Jean-Marie Le Clézio n'est jamais là où on l'attend. Vous le croyez encore en Corée - où se passe son nouveau roman, Bitna, sous le ciel de Séoul -, alors qu'il est en Chine, ou peut-être en Bretagne, qui sait, ou même à Saint-Germain-des-Prés ou à Maurice (lire Alma, paru en octobre 2017 chez Gallimard). Il est toujours ailleurs, mais toujours au rendez-vous des lecteurs. Simplicité et délicatesse se retrouvent une fois de plus dans Bitna, ne serait-ce que dans la manière dont s'emboîtent les histoires.
1- Bitna, c’est lui ?
La narratrice a bientôt 18 ans lorsque nous faisons sa connaissance. C'est une provinciale, fille de marchands de poisson, venue à Séoul faire des études. Sa vie quotidienne est on ne peut plus coréenne, économe et assombrie par les difficultés pour louer un logement, pour se nourrir. Pendant un an, Bitna trouve à gagner des billets de 50 000 wons auprès d'une dame handicapée par une maladie dégénérative, Salomé. Celle-ci cherchait une conteuse qui la ferait voyager, quelqu'un qui puisse lui «raconter le monde». Bitna prétend ne rien inventer, juste imaginer des patronymes, des lieux. La plupart des histoires concernent une tour nommée «Good Luck !». Le concierge élève des pigeons dont il espère qu'ils transporteront des messages dans son village natal, en Corée du Nord. D'autres bouts de papier voyagent entre la tour et le salon de coiffure. Dans une autre histoire, une chanteuse déçoit sa grand-mère très chrétienne, et devient une star rapidement déchue. Il y a l'orpheline recueillie par une infirmière, et justement, pour Bitna, c'est la vie dans la grande ville qui ressemble à un vaste orphelinat. Un homme dangereux la suit : encore de quoi nourrir un conte pour Salomé, un de ces contes poreux, tour à tour portés par le rêve réalisé ou par «la réalité assassine», dont Le Clézio a le secret. Bitna, cependant, a sa vie à construire. Elle ne va pas si souvent chez Salomé. Elle s'invente une existence pour plaire à un garçon, mais elle a aussi découvert les vertus de la solitude. Elle aime lire, ou marcher, comme l'écrivain : «La rue, c'était mon aventure.»
2- Qui a le pouvoir ?
Salomé est accro aux histoires de Bitna, qui l’aident à respirer. Mais la dépendance n’est pas à sens unique. Bitna aimerait cesser d’avoir à raconter pour gagner sa vie. D’autre part, le pouvoir qu’elle a sur Salomé, ne va pas sans contrepartie. L’infirme a, elle aussi, de l’imagination… Dans toutes les bonnes histoires, il arrive un moment où les faibles et les forts échangent leurs rôles.

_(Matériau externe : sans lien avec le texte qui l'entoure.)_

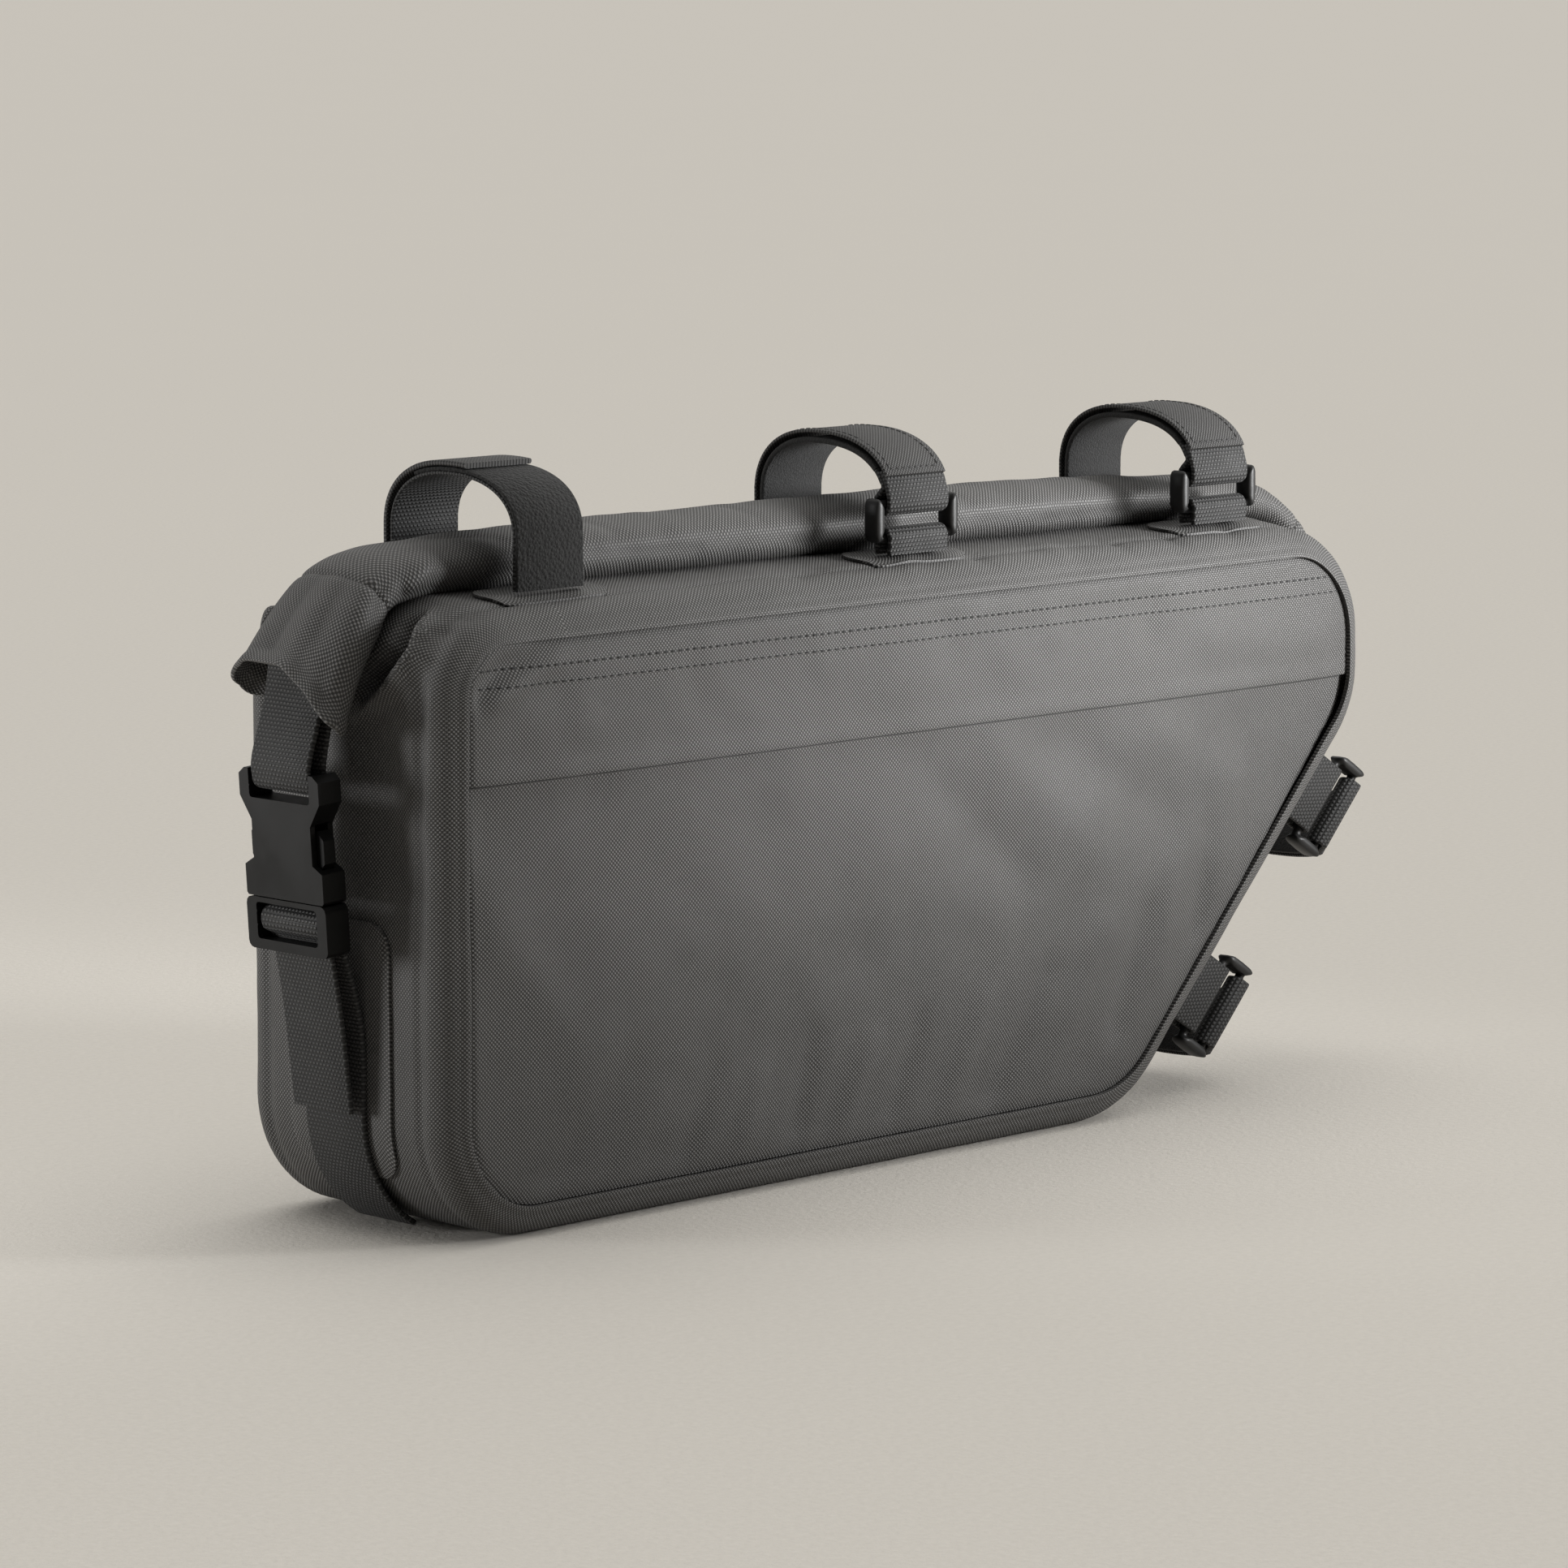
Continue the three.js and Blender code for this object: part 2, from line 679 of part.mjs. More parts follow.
function makeSocket() {
  const halfWidth = buckleWidth / 2;
  const outline = mirroredOutline(socketOutline.map(({ wide, up }) => [wide * halfWidth, up * socketHeight]));
  const slotTop = socketHeight - 1.5 * barThickness;
  const slot = slotOutline(webbingSlotWidth, slotTop - slideSlotHeight, slotTop);
  const solid = standAcross(plate(outline, buckleThickness, [slot]));
  const body = wrapRoom(solid, webbingSlotWidth, slotTop - clearance, socketHeight + barThickness);
  const cavity = new THREE.BoxGeometry(cavityThickness, cavityWidth, 2 * cavityHeight);
  bucklePiece('buckle_socket', cut(body, cavity), buckleTopHeight - socketHeight);
}

function makePlug() {
  const halfWidth = buckleWidth / 2;
  const top = plugHeight - clearance;
  const frame = movedPoints(roundedRectangle(buckleWidth, top, buckleCornerRound), 0, top / 2);
  const upperSlot = [plugBarRise + barThickness / 2, top - barThickness / 2];
  const lowerSlot = [barThickness, plugBarRise - barThickness / 2];
  const slots = [upperSlot, lowerSlot].map(([from, to]) => slotOutline(webbingSlotWidth, from, to));
  const solid = standAcross(plate(frame, buckleThickness, slots));
  const ladder = wrapRoom(
    solid,
    webbingSlotWidth,
    lowerSlot[1] - clearance,
    upperSlot[0] + clearance,
  );
  const tailRoom = new THREE.BoxGeometry(buckleThickness, webbingSlotWidth, plugBarRise);
  tailRoom.translate(buckleThickness / 2, 0, 0);
  const armThickness = cavityThickness - 2 * clearance;
  const armUp = (up) => top + up * socketHeight;
  const arm = armOutline.map(({ wide, up }) => [wide * halfWidth, armUp(up)]);
  const mirroredArm = arm.map(([w, h]) => [-w, h]).reverse();
  const guideTop = top + guideShare * socketHeight;
  const guide = slotOutline(halfWidth / 2, upperSlot[1] + clearance, guideTop);
  const parts = [arm, mirroredArm, guide].map((outline) => standAcross(plate(outline, armThickness)));
  const plug = parts.reduce((whole, part) => join(whole, part), cut(ladder, tailRoom));
  bucklePiece('buckle_plug', plug, buckleTopHeight - socketHeight - plugHeight);
}

// Points outside the band, at a distance from it, in the plane of X and Z
function outsideBand(arc, distance) {
  return arc.map((station) => [station.x + station.nx * distance, station.z + station.nz * distance]);
}

const overPatch = patchThickness + 2 * clearance + webbingThickness / 2 + endBulge;

// Bend of the lower webbing under the plug's bar: beside the bar and below it, in wrap radii
const tailBend = [
  { beside: -1, below: 0.55 },
  { beside: -0.7, below: 1.1 },
  { beside: 0.1, below: 1.3 },
  { beside: 0.6, below: 1.8 },
];
const tailBehindBar = 0.8;
const footBeforeBar = 2.6;

function makeLowerWebbing() {
  const bar = [buckleX(plugBarHeight), plugBarHeight];
  const foot = outsideBand(bottomLeftArc, overPatch).slice(0, 5);
  const footTop = foot[0];
  const belowBar = plugBarHeight - plugBarRise;
  const path = [
    ...foot.reverse(),
    [footTop[0], (footTop[1] + plugBarHeight) / 2],
    [bar[0] + footBeforeBar * halfWrap, belowBar],
    ...wrapPoints(bar, halfWrap, 0, 180, 6),
    ...tailBend.map(({ beside, below }) => [bar[0] + beside * halfWrap, bar[1] - below * halfWrap]),
    [bar[0] + tailBehindBar * halfWrap, belowBar],
    [(bar[0] + tailBehindBar * halfWrap + bodyX(-tailStandOff)) / 2, belowBar - tailLength / 2 + tailBow],
    [bodyX(-tailStandOff), belowBar - tailLength],
  ];
  addPiece('webbing_lower', standUpright(ribbon(path, webbingThickness, webbingWidth)), webbingCloth);
}

function makeEndPatch() {
  const lift = endBulge + clearance + patchThickness / 2;
  const corner = outsideBand(bottomLeftArc, lift).slice(0, 3);
  const path = [[corner[0][0], endPatchTop], ...corner];
  const strip = standUpright(ribbon(path, patchThickness, endPatchWidth));
  const bottom = corner[2][1];
  const outline = roundedRectangle(endPatchWidth, endPatchTop - bottom - clearance, endPatchRound);
  const window = standAcross(plate(movedPoints(outline, 0, (endPatchTop + bottom) / 2), bagLength));
  window.translate(corner[0][0], 0, 0);
  addPiece('end_patch', keepWithin(strip, window), bodyCloth);
}

function makeRightWebbing() {
  const tab = tabPath(rollSectionFrame(rollSections[rollSections.length - 1]), rightTabReach);
  const wall = outsideBand(rightLowerArc, endBulge + clearance + webbingThickness / 2).reverse();
  const hem = tab[tab.length - 1];
  const inTab = tab[tab.length - 3];
  const path = [
    [inTab.x, inTab.y],
    [hem.x, hem.y],
    [hem.x, hem.y - hemSkew],
    ...wall.slice(0, 3),
  ];
  addPiece('webbing_right', standUpright(ribbon(path, webbingThickness, webbingWidth)), webbingCloth);
}

// Patch on the top band at the front foot of a strap
function makeStrapPatch(name, centre) {
  const lift = clearance + patchThickness / 2;
  const path = [-1, -0.67, -0.49].map((share) => {
    const y = share * flatHalf;
    return [y, topSurface(y) + lift];
  });
  const strip = standAcross(ribbon(path, patchThickness, strapPatchLength));
  const depth = path[2][0] - path[0][0];
  const outline = roundedRectangle(strapPatchLength, depth - clearance, strapPatchRound);
  const window = plate(movedPoints(outline, 0, (path[0][0] + path[2][0]) / 2), bagHeight);
  window.translate(0, 0, bagHeight);
  const patch = keepWithin(strip, window);
  patch.translate(bodyX(centre), 0, 0);
  addPiece(name, patch, bodyCloth);
}

// Straps. Each is drawn in a plane of its own: depth of the bag across, height above the band up
// Arch from the front leg (180 degrees) to the back leg (0), moved in by an inset
function archPoint(size, degrees, inset) {
  const angle = THREE.MathUtils.degToRad(degrees);
  const c = Math.cos(angle);
  const s = Math.max(Math.sin(angle), 0);
  const halfSpan = (c < 0 ? size.frontSpan : size.backSpan) - inset;
  return [
    halfSpan * Math.sign(c) * Math.abs(c) ** size.roundness,
    size.leg + (size.height - inset - size.leg) * s ** size.roundness,
  ];
}

function archPath(size, from, to, inset = 0, steps = 12) {
  return Array.from({ length: steps + 1 }, (_, k) => {
    const degrees = from + (to - from) * k / steps;
    return archPoint(size, degrees, inset);
  });
}

// Angle on the front half of the arch where it reaches a height
function archAngle(size, height, inset) {
  const share = (height - size.leg) / (size.height - inset - size.leg);
  const rise = THREE.MathUtils.clamp(share, 0, 1) ** (1 / size.roundness);
  return 180 - THREE.MathUtils.radToDeg(Math.asin(rise));
}

function strapHolder(place) {
  const holder = new THREE.Group();
  holder.position.set(place.x, 0, place.z);
  holder.rotation.y = place.turn;
  bag.add(holder);
  return holder;
}

// Leans a standing piece along X as it rises from the band
function leaned(geometry, lean) {
  return geometry.applyMatrix4(new THREE.Matrix4().makeShear(0, 0, 0, 0, -Math.tan(lean), 0));
}

function strapRibbon(path, thickness, width, lean) {
  return leaned(standAcross(ribbon(path, thickness, width)), lean);
}

function slideBuckle(rise, lean) {
  const pitch = slideSlotHeight + barThickness;
  const height = 2 * pitch + barThickness;
  const frame = roundedRectangle(slideBuckleWidth, height, slideCornerRound);
  const outline = movedPoints(frame, 0, rise + height / 2);
  const slots = [0, 1].map((k) => {
    const from = rise + barThickness + k * pitch;
    return slotOutline(strapWidth + 2 * clearance, from, from + slideSlotHeight);
  });
  const buckle = plate(outline, slideBuckleThickness, slots);
  buckle.applyMatrix4(new THREE.Matrix4().makeBasis(
    new THREE.Vector3(1, 0, 0),
    new THREE.Vector3(0, 0, 1),
    new THREE.Vector3(0, -1, 0),
  ));
  buckle.translate(0, -strapHalfSpan, 0);
  return leaned(buckle, lean);
}

const slideWrap = slideBuckleThickness / 2 + wrapClearance + webbingThickness / 2;

function makeBuckledStrap(name, place, size, rise, lean, foot) {
  const holder = strapHolder(place);
  const lowerBar = rise + barThickness / 2;
  const upperBar = lowerBar + 2 * (slideSlotHeight + barThickness);
  const arch = { ...size, frontSpan: strapHalfSpan + slideWrap, backSpan: strapHalfSpan };
  const foldIn = webbingThickness + clearance;
  const sewnFrom = archAngle(arch, upperBar + 1.7 * barThickness, foldIn);
  const sewnBack = archPath(arch, sewnFrom - sewnTurn, sewnFrom, foldIn, 2);
  const turnBelow = wrapPoints([-strapHalfSpan, upperBar], slideWrap, 0, -180, 6);
  const barTop = upperBar + barThickness / 2 + clearance;
  const pastBar = [slideWrap, -slideWrap].map((off) => [off - strapHalfSpan, barTop]);
  const over = archPath(arch, archAngle(arch, barTop + barThickness, 0), 0);
  const band = [...sewnBack, pastBar[0], ...turnBelow, pastBar[1], ...over, [strapHalfSpan, clearance]];
  const bandGeometry = strapRibbon(band, webbingThickness, strapWidth, lean);
  addPiece(`${name}_band`, bandGeometry, webbingCloth, holder);

  const liningIn = (webbingThickness + liningThickness) / 2 + clearance;
  const liningFrom = sewnFrom - sewnTurn - liningGap;
  const lining = [...archPath(arch, liningFrom, 0, liningIn, 9), [strapHalfSpan - liningIn, clearance]];
  const liningGeometry = strapRibbon(lining, liningThickness, strapWidth, lean);
  addPiece(`${name}_lining`, liningGeometry, pileCloth, holder);

  const anchor = [
    [-strapHalfSpan - slideWrap * 0.9, foot],
    ...wrapPoints([-strapHalfSpan, lowerBar], slideWrap, 180, 0, 6),
    [-strapHalfSpan + slideWrap * 0.9, foot],
  ];
  const anchorWidth = strapWidth - 2 * clearance;
  const anchorGeometry = strapRibbon(anchor, webbingThickness, anchorWidth, lean);
  addPiece(`${name}_anchor`, anchorGeometry, webbingCloth, holder);
  addPiece(`${name}_buckle`, slideBuckle(rise, lean), blackPlastic, holder);
}

const patchFoot = patchThickness + 3 * clearance;

function makeTopStraps() {
  const baseZ = topSurface(strapHalfSpan - slideWrap);
  const size = { leg: topStrapLeg, height: topStrapHeight, roundness: topStrapRoundness };
  topStrapCentres.forEach((centre, k) => {
    const number = k + 1;
    makeStrapPatch(`strap_patch_${number}`, centre);
    const place = { x: bodyX(centre), z: baseZ, turn: 0 };
    if (k === 0) {
      makePileStrap(`strap_${number}`, place, size);
    } else {
      makeBuckledStrap(`strap_${number}`, place, size, topBuckleRise, 0, patchFoot);
    }
  });
}

// First strap: a pile band from the front foot, closed by an end band from the back foot
function makePileStrap(name, place, size) {
  const holder = strapHolder(place);
  const over = (pileThickness + webbingThickness) / 2 + clearance;
  const spans = { frontSpan: strapHalfSpan, backSpan: strapHalfSpan };
  const arch = { ...size, ...spans, height: size.height - over };
  const pile = [[-strapHalfSpan, patchFoot], ...archPath(arch, 180, 20, 0, 13)];
  const pileGeometry = strapRibbon(pile, pileThickness, strapWidth, 0);
  addPiece(`${name}_pile_band`, pileGeometry, pileCloth, holder);
  const endBand = [...archPath(arch, 102, 0, -over, 9), [strapHalfSpan + over, clearance]];
  const endGeometry = strapRibbon(endBand, webbingThickness, strapWidth, 0);
  addPiece(`${name}_end_band`, endGeometry, webbingCloth, holder);
}

function makeSlantedStraps() {
  const lean = THREE.MathUtils.degToRad(slantedStrapTilt);
  const size = {
    leg: slantedStrapLeg,
    height: slantedStrapHeight,
    roundness: slantedStrapRoundness,
  };
  const swell = bandBulge({ nx: Math.sin(slantAngle), nz: 0 }, 0);
  slantedStrapCentres.forEach((along, k) => {
    const place = {
      x: bodyX(baseLength + along * Math.cos(slantAngle) + swell * Math.sin(slantAngle)),
      z: along * Math.sin(slantAngle) - swell * Math.cos(slantAngle),
      turn: Math.PI - slantAngle,
    };
    const name = `strap_${k + topStrapCentres.length + 1}`;
    makeBuckledStrap(name, place, size, slantedBuckleRise, lean, clearance);
  });
}

makeGusset();
makePanels();
makePocketFlap();
makeRoll();
makeTab('roll_tab_left', rollSections[0], -1, leftTabReach, tabWidth);
makeTab('roll_tab_right', rollSections[rollSections.length - 1], 1, rightTabReach, rightTabWidth);
makeUpperWebbing();
makeSocket();
makePlug();
makeLowerWebbing();
makeEndPatch();
makeRightWebbing();
makeTopStraps();
makeSlantedStraps();

export default bag;
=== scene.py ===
import math

import bmesh
import bpy
import numpy as np
from mathutils import Matrix, Vector, noise


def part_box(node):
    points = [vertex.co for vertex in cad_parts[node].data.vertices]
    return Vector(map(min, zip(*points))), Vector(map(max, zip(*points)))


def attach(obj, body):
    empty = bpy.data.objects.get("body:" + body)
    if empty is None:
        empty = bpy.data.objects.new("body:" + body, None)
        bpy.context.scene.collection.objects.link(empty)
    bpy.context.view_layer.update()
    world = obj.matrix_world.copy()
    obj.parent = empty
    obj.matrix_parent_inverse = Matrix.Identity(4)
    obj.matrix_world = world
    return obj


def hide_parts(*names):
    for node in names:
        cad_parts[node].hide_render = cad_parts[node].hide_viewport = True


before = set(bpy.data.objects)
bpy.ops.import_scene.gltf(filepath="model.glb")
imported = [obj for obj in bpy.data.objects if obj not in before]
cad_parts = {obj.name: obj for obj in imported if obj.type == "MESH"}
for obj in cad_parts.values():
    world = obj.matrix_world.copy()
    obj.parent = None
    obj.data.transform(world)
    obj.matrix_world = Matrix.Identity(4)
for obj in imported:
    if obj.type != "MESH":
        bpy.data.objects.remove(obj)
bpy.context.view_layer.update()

# Sizes of the bag, in metres. X runs along the bag, Y through its depth, Z up
MM = 0.001
BAG_LENGTH = 406 * MM
BAG_HEIGHT = 183 * MM
BAG_DEPTH = 88 * MM
BASE_LENGTH = 293 * MM
RIGHT_SIDE_HEIGHT = 61 * MM
EDGE_ROUND = 9.5 * MM
FLAT_HALF = BAG_DEPTH / 2 - EDGE_ROUND
CLOTH = 1.5 * MM
GAP = 0.3 * MM
TOP_CROWN = 2.4 * MM
END_BULGE = 0.5 * MM
PANEL_BULGE = 3 * MM
PANEL_REACH = 88 * MM
FLAP_EDGE = 133.5 * MM
FLAP_HEM_LIFT = 0.5 * MM
LAYER_STEP = CLOTH + GAP
SEAM_SINK = 0.7 * MM
WEBBING = 25 * MM
WEBBING_THICK = 1.6 * MM
STRAP = 26 * MM
FAR = 9.0

SLANT_RUN = BAG_LENGTH - BASE_LENGTH
SLANT_RISE = BAG_HEIGHT - RIGHT_SIDE_HEIGHT
SLANT = math.atan2(SLANT_RISE, SLANT_RUN)
LEFT_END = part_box("gusset")[0].x + END_BULGE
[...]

3- N’y a-t-il que la misère ?
Quand Salomé voudrait que les histoires finissent joliment, Bitna la rappelle à l'ordre : «Non, Salomé, la mort est hideuse.» Aguerrie par sa première année à Séoul, l'étudiante sent même qu'elle fait l'apprentissage de la méchanceté. Mais Le Clézio, sensible aux drames et à la condition des plus déshérités, capte à travers Séoul une myriade de destins. L'ordinaire de la condition humaine ne lui échappe pas non plus. D'une seule phrase, il le fait entendre. La coiffeuse a fermé son salon. Au coin de la rue, le marchand d'oranges a installé son triporteur : «Dehors, la nuit arrivait, les lumières s'allumaient, on entendait le bruit doux des voitures qui ramenaient les habitants dans l'immeuble, après la journée de travail.»